Mix polished and rough textures. If your tray has a distressed or rugged finish, pair it with cleaner glassware or simple white dishes. If the tray is smoother and darker, add texture through cocktail napkins, wood-handled utensils, or stoneware bowls. Contrast keeps the setup interesting.
And do not feel boxed into one kind of event. Western style does not have to mean casual only. A tray with strong lines and elevated materials can work for holiday hosting, dinner parties, or a more dressed-up bar setup. It just brings a little more personality to the table.
For a brand like Hitched Up, that blend of function and identity is the whole point. Western living is not reserved for the barn or the arena. It belongs in the home too.
Choosing a tray you will still love a year from now
Trends move fast. Good western style does not. If you are shopping for a serving tray, think less about what is loudest today and more about what fits how you actually live.
Ask yourself if you need a piece that makes a statement or a piece that quietly works with everything. Ask whether you host often enough to need a larger tray, or if a medium one with daily use is the smarter call. Think about cleanup, storage, and whether the finish will wear well over time.
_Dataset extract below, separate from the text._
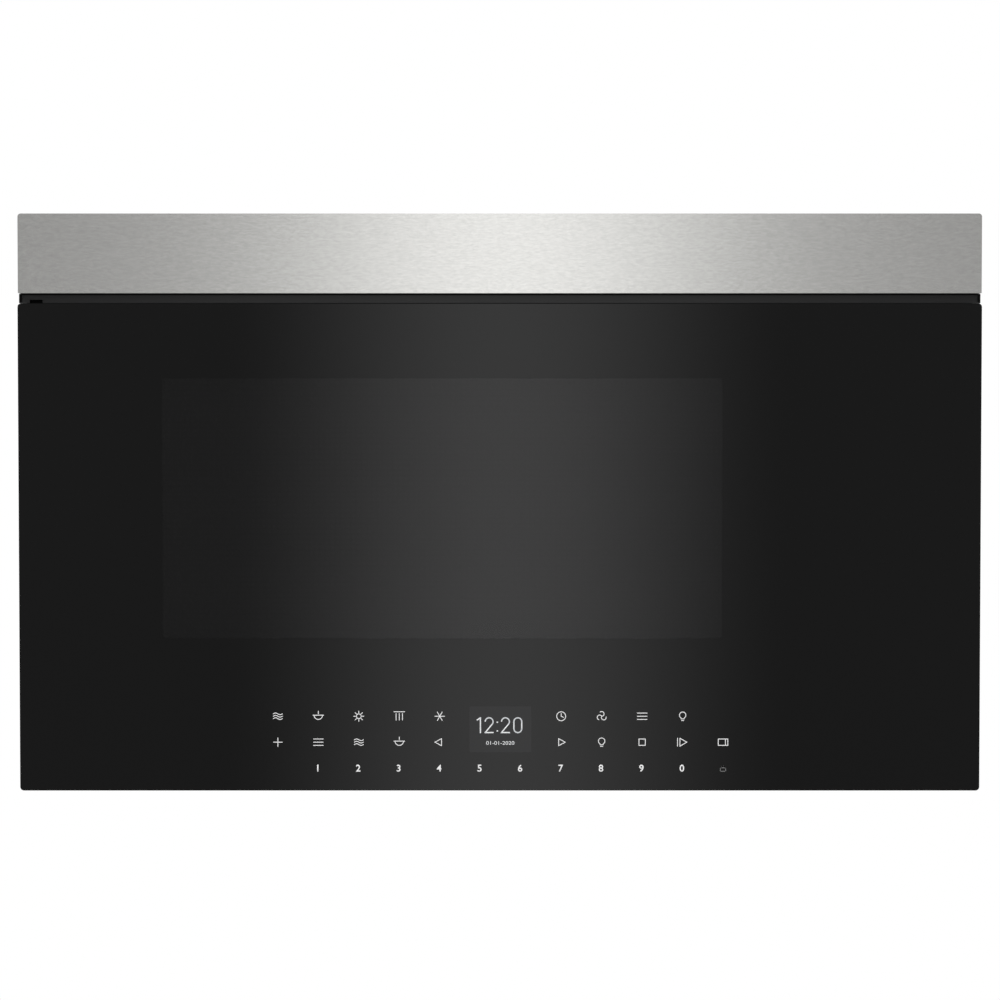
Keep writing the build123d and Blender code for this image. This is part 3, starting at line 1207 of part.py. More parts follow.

That does not mean playing it safe. It means buying with some sense. A western serving tray should feel bold, but it should also feel like home the second you set it down.
When entertaining is part of your life, the details matter. Not in a fussy way. In a practical, lived-in, good-looking way that makes people feel welcome as soon as they walk in. A strong tray does exactly that - it carries the drinks, sets the tone, and brings a little western edge to the whole gathering.